Under the standard texts, the name by which He (God) called the child is Mighty God, the Everlasting Father. This is true of anyone who has YAH or YAHWEH in their name. There is nothing implied in this that the child itself is the Mighty God or Everlasting Father. "He called his name" does not imply that he was apart from Yahweh's indwelling presence the "Mighty God" or "Everlasting Father." Those are very divergent meanings.

Now we know this name of Jesus in its transliterated and masculinized form -- JESUS. But the Hebrew original YAHSHUA always had YAH in the first part (until the last few hundred years when pronunciation changed for the letters used to spell out this sound). It was pronounced in classic Greek as YAHSUS (YAH was preserved); in Latin, YAESUS; in Teutonic and Gaulic "YAIZOOS," and even in early Norman and old English, it was known as YAH-Soos, as outlined in our article on "Yahshua."

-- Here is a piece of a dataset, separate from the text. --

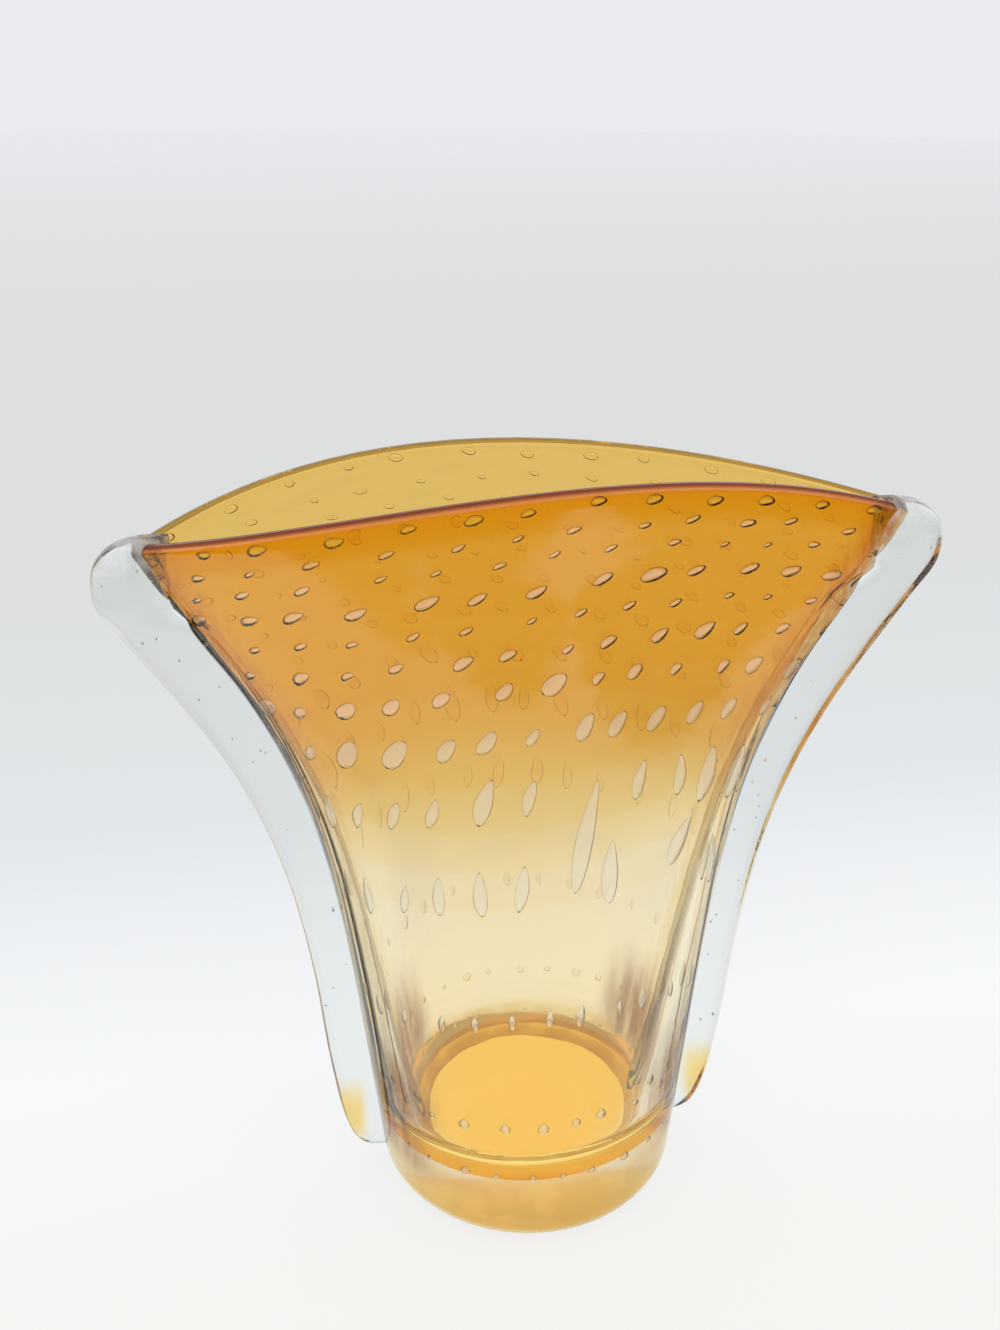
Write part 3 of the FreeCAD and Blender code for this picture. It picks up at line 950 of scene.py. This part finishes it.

Thus the child was always known by the name of YAH -- the Mighty God, the Everlasting Father and the Prince of Peace, even while His entire name meant "Salvation of Yah."

However, if Benner is correct, and the DSS allows a clear correction, then this verse of Isaiah 9:6 has none of the meanings which we have supposed from the Masoretic text. If the Dead Sea Scrolls are more valid, then Isaiah 9:6 speaks of a person named "Elgibor" and he was the "Father of Ad" and was "ruler over Jerusalem." It would then have nothing to do with Jesus. And this would explain why none of the NT writers ever alluded to Isaiah 9:6 as fulfilled in Jesus.